After the beauty pageant, everyone headed home. I was to the point of fainting from starvation, so luckily my friend took me out for dinner. It was quite a sight for people to see a white 18-year-old girl riding side saddle on the back of a motorbike, carrying a backpack, purse, and ukulele. Let’s not forget the traditional skirt she was wearing with high heels and how her hair was beautifully placed on top of her head as hard as a rock. And of course, let’s not forget how her eyebrows made her look as if she was angrily glaring at everyone she saw. Let’s just say that there were several heads turning as she set out on the main road in search for food.
I guess the moral of this story is this: if you want to follow your dream of having your “fifteen minutes of fame” and your “time in the spotlight” and your “moment when the audience erupts in applause every time they see you,” I will give you this piece of advice: it’s not impossible to live that dream! You might just have to travel across the world and wear painted eyebrows and speak a foreign language…but it definitely is possible! So take that advice and run with it (across the world).

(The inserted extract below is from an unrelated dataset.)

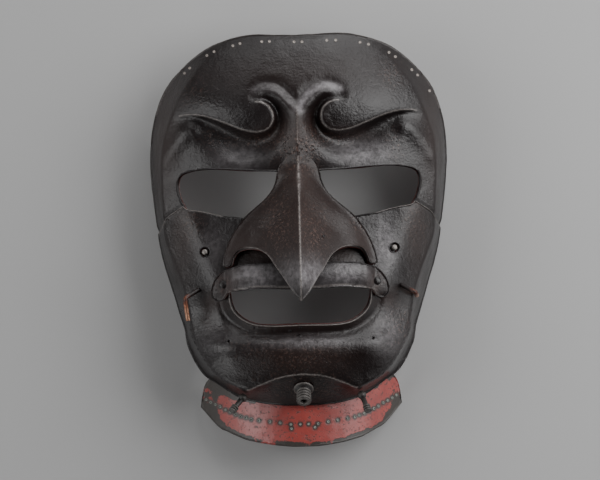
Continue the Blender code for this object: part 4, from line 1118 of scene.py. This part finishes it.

I am going to end on this note to make everyone feel content about where they are living right now. I just cut open a mango, chopped it up, and ate it. The problem with eating mangoes is that they’re very messy. So I just went to the sink to wash my hands (because I actually have a sink in my new apartment) and guess what? No water. Yay. I also just ran out of drinking water and it’s 10pm, so I can’t go out and get more. So basically I’m writing this with no water to take a shower, no water to go to the toilet, no water to wash my mango dishes, or wash my mango hands (I used baby wipes to wipe my hands so I can type). Now it’s time to problem solve. Brushing teeth with no water? Hm.
Well I better go and figure out what to do. Yay ma she bu. (“No water”…again)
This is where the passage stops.